Crazy, right? But we see this kind of naivete all the time in art history, and it’s important because it inspires trying things we never would otherwise. Half of the art made by canonical performance artist Vito Acconci exists because he believed he could work outside the market. He later decided, like many Diggers, that that was an untenable position, but the documents are important nonetheless, if only because they offer a different way of thinking.
Of course, some failed experiments have more merit than others; I wouldn’t take everything home. Julie Torres’s painting asks viewers to write a secret they’ve never told anyone in a book she’s provided, in exchange for getting a chance to win the work.

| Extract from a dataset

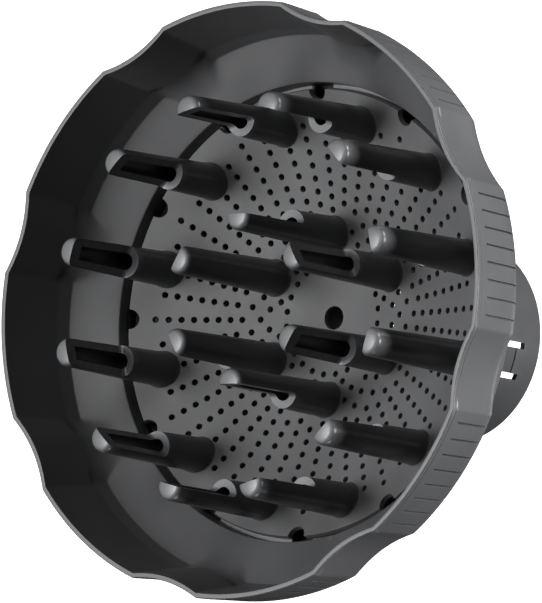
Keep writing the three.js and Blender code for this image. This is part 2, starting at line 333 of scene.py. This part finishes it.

Unsurprisingly, the book shows humanity to be rather predictable: we have affairs, we witness people doing bad things, and we worry about our mothers. None of these secrets seem particularly special, and that’s not because they aren’t, but because we have no stake in the people sharing them or the art housing them. Giving the piece away won’t change that.
The true highlight of the show wasn’t a particularly high-minded project but an art experiment based on Cesare Pietroiusti’s “Non-Functional Thoughts” and executed by the students at Juan Morel Campos school in Williamsburg. They were asked, simply, what isn’t art. In answer, there was some crumpled trash on a pedestal, a Metrocard, a quarter, and a cut-up print out of an artwork. It all looked like pricey art.